== To be done ==
Your task is to filter the data below down to the lines holding "scene".

____

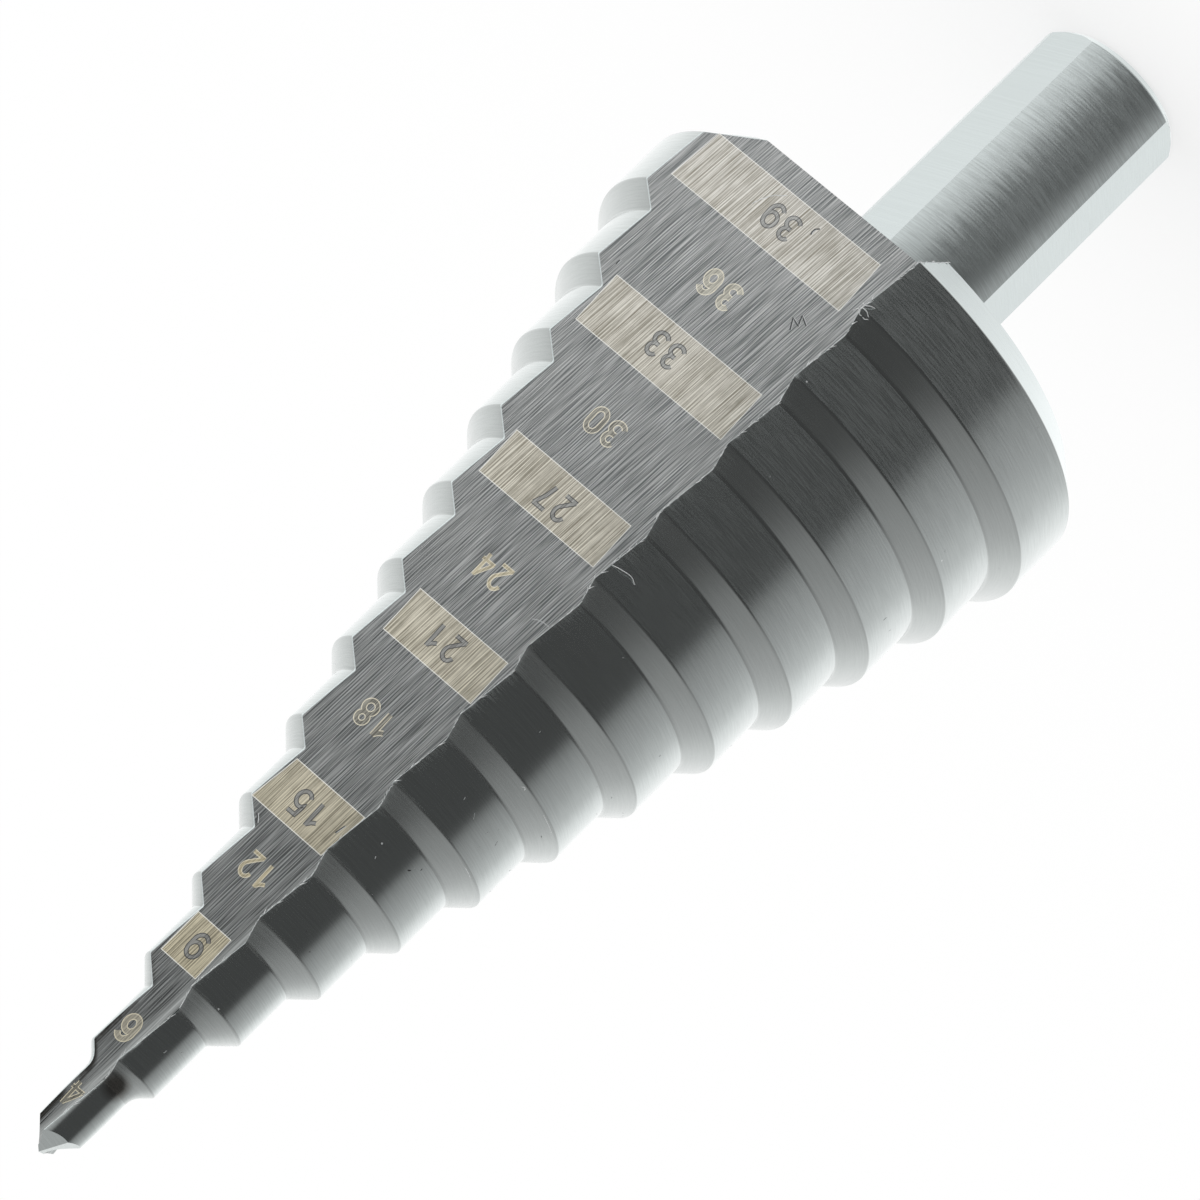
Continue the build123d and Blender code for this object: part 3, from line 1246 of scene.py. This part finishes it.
def wear():
    """Burrs, curls, chips, pits, nicks and scratches, as the drill shows them after use, with painted
    highlights along two ridges and beside the nicks.
    """
    torn_and_highlight = metal_finish("torn_steel", (0.88, 0.90, 0.90), metallic=0.4, roughness=0.35)
    chipped = metal_finish("chipped_steel", (0.42, 0.44, 0.44), metallic=0.5, roughness=0.35)
    dark = metal_finish("sunken_steel", (0.035, 0.035, 0.037), metallic=0.3, roughness=0.5)
    sunken = metal_finish("nicked_steel", (0.115, 0.12, 0.122), metallic=0.5, roughness=0.45)
    grown_piece(
        "cutting_edge_burrs", line_mesh("cutting_edges", cutting_edges()), make_burr_tree(),
        Spacing=0.16 * mm, Share=0.6, Length=0.36 * mm, Thickness=0.03 * mm, Seed=3, Finish=torn_and_highlight)
    chip_tree = make_chip_tree()
    chip_pieces = (
        ("bright_chips", bright_chips + strays(), 5, chipped),
        ("dark_pits", dark_pits, 8, dark))
    for name, chips, seed, finish in chip_pieces:
        places = chip_places(name + "_places", chips)
        grown_piece(name, places, chip_tree, Size=chip_size * mm, Seed=seed, Finish=finish)
    hair_tree = make_hair_tree()
    # The curls are burrs. The ridge hairs are painted highlights.
    hair_pieces = (
        ("burr_curls", [[land_point(*place) for place in curl] for curl in curls], curl_radius),
        ("ridge_painted_highlights", [ridge_line(*ridge) for ridge in ridge_painted_highlights], ridge_highlight_radius))
    for name, lines, radius in hair_pieces:
        source = line_mesh(name + "_lines", lines)
        grown_piece(name, source, hair_tree, Thickness=radius * mm, Finish=torn_and_highlight)
    marks_on_wall = (
        ("wall_nicks", nicks, nick_width, (0.0, 0.0), sunken),
        # Beside each nick, a pale strip: a painted highlight.
        ("wall_nick_painted_highlights", nicks, nick_highlight_width, nick_highlight_shift, torn_and_highlight),
        ("wall_scratches", scratches, scratch_width, (0.0, 0.0), torn_and_highlight))
    for name, lines, width, shift, finish in marks_on_wall:
        made = MarkMesh(name, finish)
        for line in lines:
            shifted = [Vector(place) + Vector(shift) for place in line]
            made.stroke(finely_divided(shifted), width, nick_lift)
        made.finished()


wear()

# Camera
camera_place = Vector((12.25, 401.66, 178.01)) * mm
camera_aim = Vector((0.13, 0.0, 52.69)) * mm
camera_roll = -134.64
camera_lens = 187.91
camera_sensor = 36.0
scene = bpy.context.scene
camera_data = bpy.data.cameras.new("camera")
camera_data.lens = camera_lens
camera_data.sensor_width = camera_sensor
camera = linked("camera", camera_data)
camera.location = camera_place
camera.rotation_mode = "QUATERNION"
level = (camera_aim - camera_place).to_track_quat("-Z", "Y")
camera.rotation_quaternion = level @ Quaternion((0, 0, 1), math.radians(camera_roll))
scene.camera = camera

# Light: a white room for what is matt, and for what shines a tent that is dark round the lens
# and grows brighter away from it, sooner above and on the side that the numbered wall faces. The
# stops are angles from the lens, each with its brightness.
tent_stops = (
    (0, 0.08), (60, 0.08), (66, 0.10), (69, 0.18), (74, 0.29), (82, 0.385), (91, 0.46),
    (100, 0.53), (113, 0.68), (119, 0.73), (136, 1.06), (150, 1.18), (180, 1.18))
lens_azimuth = 88.25
lens_elevation = 16.4
near_side_start = 34.0
near_side_rise = 94.0
near_side_end = 40.0
near_side_power = 6.0
above_stretch = 0.12


def light_tent():
    world = bpy.data.worlds.new("light_tent")
    scene.world = world
    world.use_nodes = True
    world.node_tree.nodes.clear()
    graph = Graph(world.node_tree)
    lens_side = turned(lens_azimuth, math.cos(math.radians(lens_elevation))).to_3d()
    lens_side.z = math.sin(math.radians(lens_elevation))
    near_side = turned(lens_azimuth + 90).to_3d()
    ray = graph.add("ShaderNodeTexCoord", output="Generated")
    facing = graph.vector_math("DOT_PRODUCT", ray, lens_side, "Value")
    sideways = graph.vector_math("DOT_PRODUCT", ray, near_side, "Value")
    from_lens = graph.math("DEGREES", graph.math("ARCCOSINE", facing))
    above = graph.math("MAXIMUM", graph.part(ray, "Z"), 0.0)
    stretch = graph.math("MULTIPLY_ADD", above, above_stretch, 1.0)
    from_lens = graph.math("MULTIPLY", from_lens, stretch)
    from_side = graph.math("MULTIPLY_ADD", sideways, near_side_rise, near_side_start)
    far_round = graph.math("POWER", sideways, near_side_power)
    from_side = graph.math("MULTIPLY_ADD", far_round, near_side_end, from_side)
    share = graph.math("DIVIDE", graph.math("MAXIMUM", from_lens, from_side), 180)
    ramp = graph.add("ShaderNodeValToRGB", {"Fac": share})
    elements = ramp.node.color_ramp.elements
    elements.remove(elements[0])
    for i, (stop, value) in enumerate(tent_stops):
        element = elements.new(stop / 180) if i else elements[0]
        element.position = stop / 180
        element.color = (value, value, value, 1)
    shine = graph.add("ShaderNodeBackground", {"Color": ramp})
    plain = graph.add("ShaderNodeBackground", {"Color": (1, 1, 1, 1)})
    glossy = graph.add("ShaderNodeLightPath", output="Is Glossy Ray")
    light = graph.add("ShaderNodeMixShader", {0: glossy, 1: plain, 2: shine})
    graph.add("ShaderNodeOutputWorld", {"Surface": light})
    world.cycles.sampling_method = "NONE"


light_tent()

# Floor
floor_half = 1.5
floor_shadow = 0.3
floor_sides = ((-1, -1), (1, -1), (1, 1), (-1, 1))
floor_mesh = bpy.data.meshes.new("floor")
floor_mesh.from_pydata([(x * floor_half, y * floor_half, 0) for x, y in floor_sides], [], [range(4)])
floor = linked("floor", floor_mesh)


def floor_finish():
    """White, with a faint shadow: the camera sees most of it as plain white."""
    finish = Finish("floor_white", metallic=0.0)
    finish.set(Base_Color=(1, 1, 1, 1), Roughness=1.0, Specular_IOR_Level=0.0)
    plain = finish.add("ShaderNodeEmission", {"Color": (1, 1, 1, 1), "Strength": 1.0})
    camera_ray = finish.add("ShaderNodeLightPath", output="Is Camera Ray")
    share = finish.math("MULTIPLY", camera_ray, 1 - floor_shadow)
    seen = finish.add("ShaderNodeMixShader", {0: share, 1: finish.shader.outputs[0], 2: plain})
    finish.tree.links.new(seen, finish.tree.nodes["Material Output"].inputs["Surface"])
    return finish.material


floor_mesh.materials.append(floor_finish())
floor.visible_glossy = False

scene.view_settings.view_transform = "Standard"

____

== Solution ==
Continue the build123d and Blender code for this object: part 3, from line 1246 of scene.py. This part finishes it.
scene = bpy.context.scene
scene.camera = camera
    scene.world = world
scene.view_settings.view_transform = "Standard"